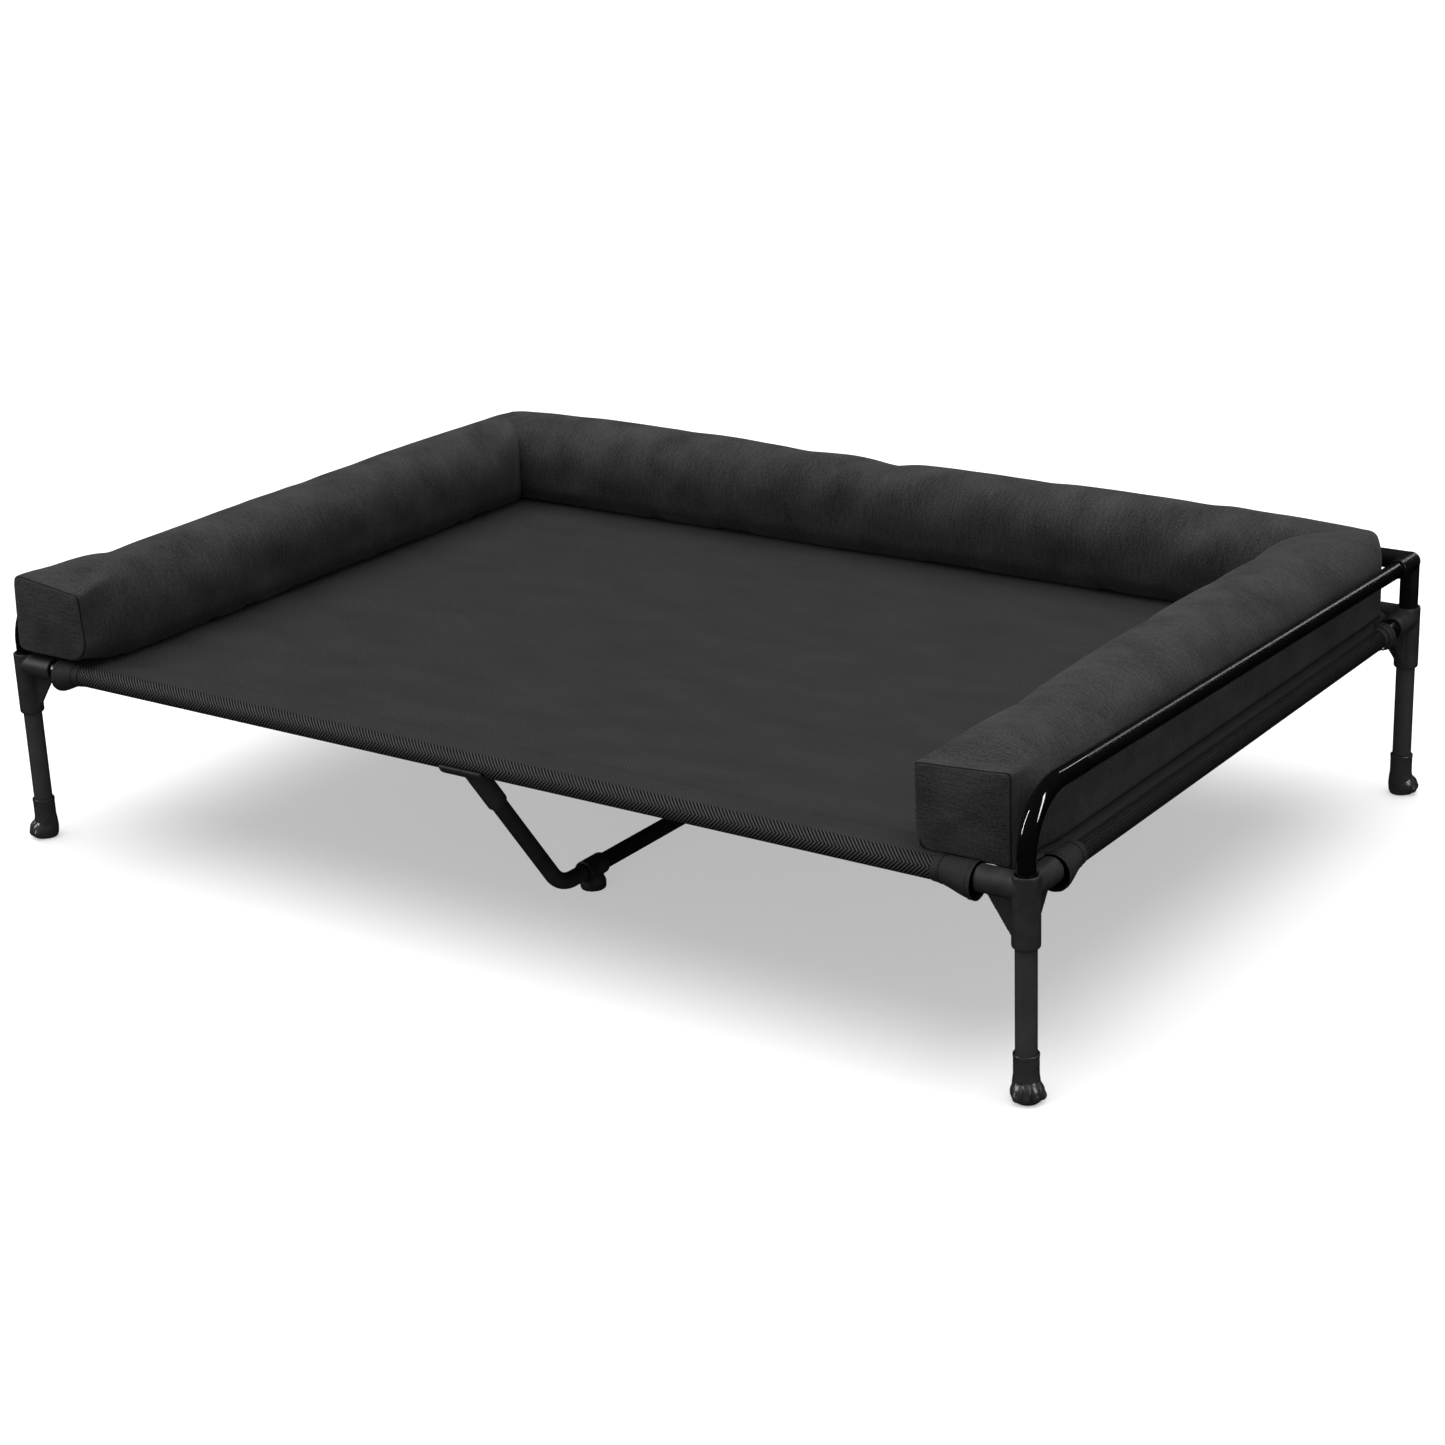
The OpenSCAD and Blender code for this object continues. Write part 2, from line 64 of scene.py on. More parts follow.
LEG_X, LEG_Y = middle("leg_back_right").xy
RAIL_Z = middle("rail_right").z
TUBE_R = extent("rail_right").x / 2
SLING_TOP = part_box("sling_panel")[1].z
SLEEVE_R = SLING_TOP - RAIL_Z
ARM_END = LEG_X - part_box("connector_front_right")[0].x      # connector arm's end, from the leg axis
ARM_R = extent("connector_front_right").x - ARM_END
CUFF_MOUTH = LEG_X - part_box("cuff_front_right")[1].x        # cuff's ends, from the leg axis
CUFF_START = LEG_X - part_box("cuff_front_right")[0].x
BOLSTER_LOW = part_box("cover_right")[0].z
BOLSTER_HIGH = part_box("cover_right")[1].z
SIDE_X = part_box("cover_right")[1].x                         # outer faces of the bolster
BACK_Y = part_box("cover_back")[1].y
LEFT_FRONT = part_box("cover_left")[0].y                      # front ends of its two arms
RIGHT_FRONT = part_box("cover_right")[0].y
BOLSTER_W = SIDE_X - (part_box("fill_right")[0].x - 0.0023)

CORNERS = {
    "front_left": (-1, -1),
    "front_right": (1, -1),
    "back_left": (-1, 1),
    "back_right": (1, 1),
}
SAG = 0.005                     # how far the middle of the sling hangs
CLOTH_T = 0.0011                # thickness of the sling's mesh
TUCK = 0.009                    # how far the sling's cut corners stay inside the leg axes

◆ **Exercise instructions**
From the listing above, extract every line exactly as it stands.

◆ **Solved problem**
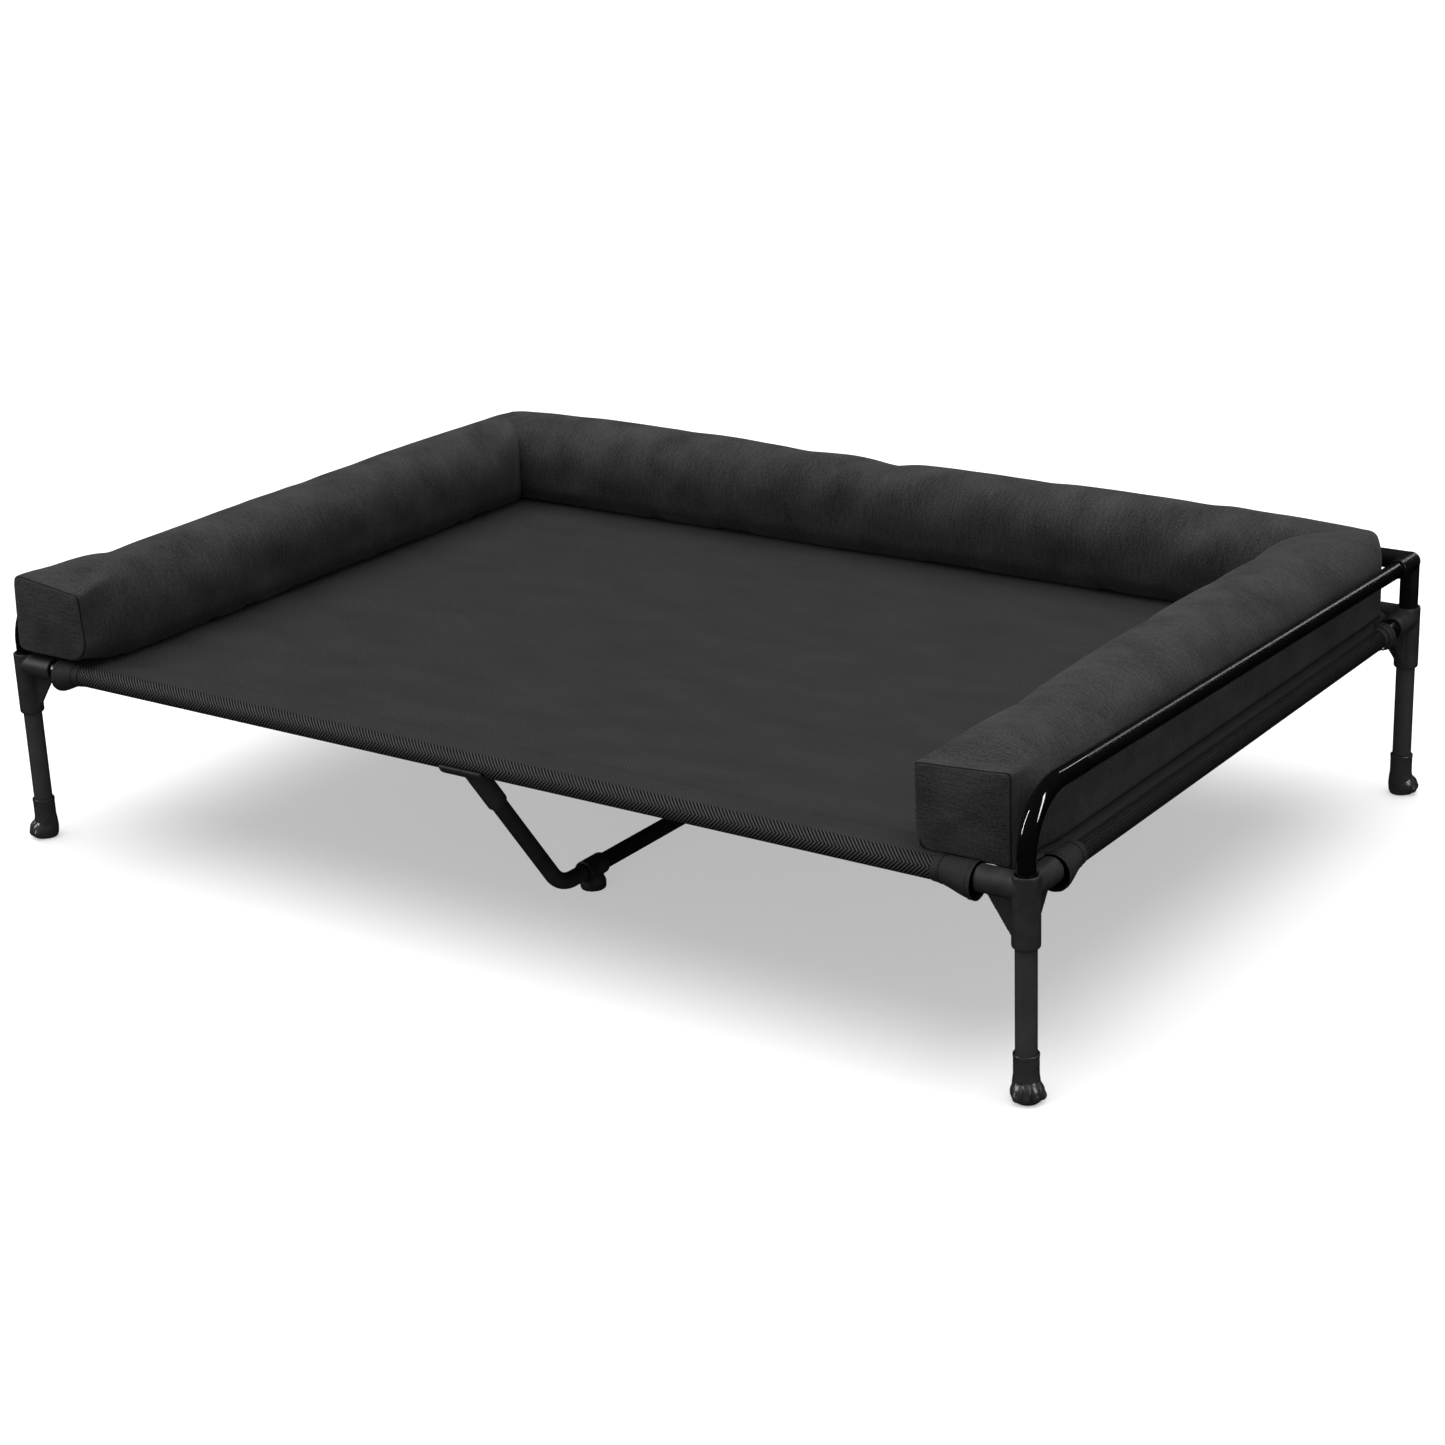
The OpenSCAD and Blender code for this object continues. Write part 2, from line 64 of scene.py on. More parts follow.
LEG_X, LEG_Y = middle("leg_back_right").xy
RAIL_Z = middle("rail_right").z
TUBE_R = extent("rail_right").x / 2
SLING_TOP = part_box("sling_panel")[1].z
SLEEVE_R = SLING_TOP - RAIL_Z
ARM_END = LEG_X - part_box("connector_front_right")[0].x      # connector arm's end, from the leg axis
ARM_R = extent("connector_front_right").x - ARM_END
CUFF_MOUTH = LEG_X - part_box("cuff_front_right")[1].x        # cuff's ends, from the leg axis
CUFF_START = LEG_X - part_box("cuff_front_right")[0].x
BOLSTER_LOW = part_box("cover_right")[0].z
BOLSTER_HIGH = part_box("cover_right")[1].z
SIDE_X = part_box("cover_right")[1].x                         # outer faces of the bolster
BACK_Y = part_box("cover_back")[1].y
LEFT_FRONT = part_box("cover_left")[0].y                      # front ends of its two arms
RIGHT_FRONT = part_box("cover_right")[0].y
BOLSTER_W = SIDE_X - (part_box("fill_right")[0].x - 0.0023)

CORNERS = {
    "front_left": (-1, -1),
    "front_right": (1, -1),
    "back_left": (-1, 1),
    "back_right": (1, 1),
}
SAG = 0.005                     # how far the middle of the sling hangs
CLOTH_T = 0.0011                # thickness of the sling's mesh
TUCK = 0.009                    # how far the sling's cut corners stay inside the leg axes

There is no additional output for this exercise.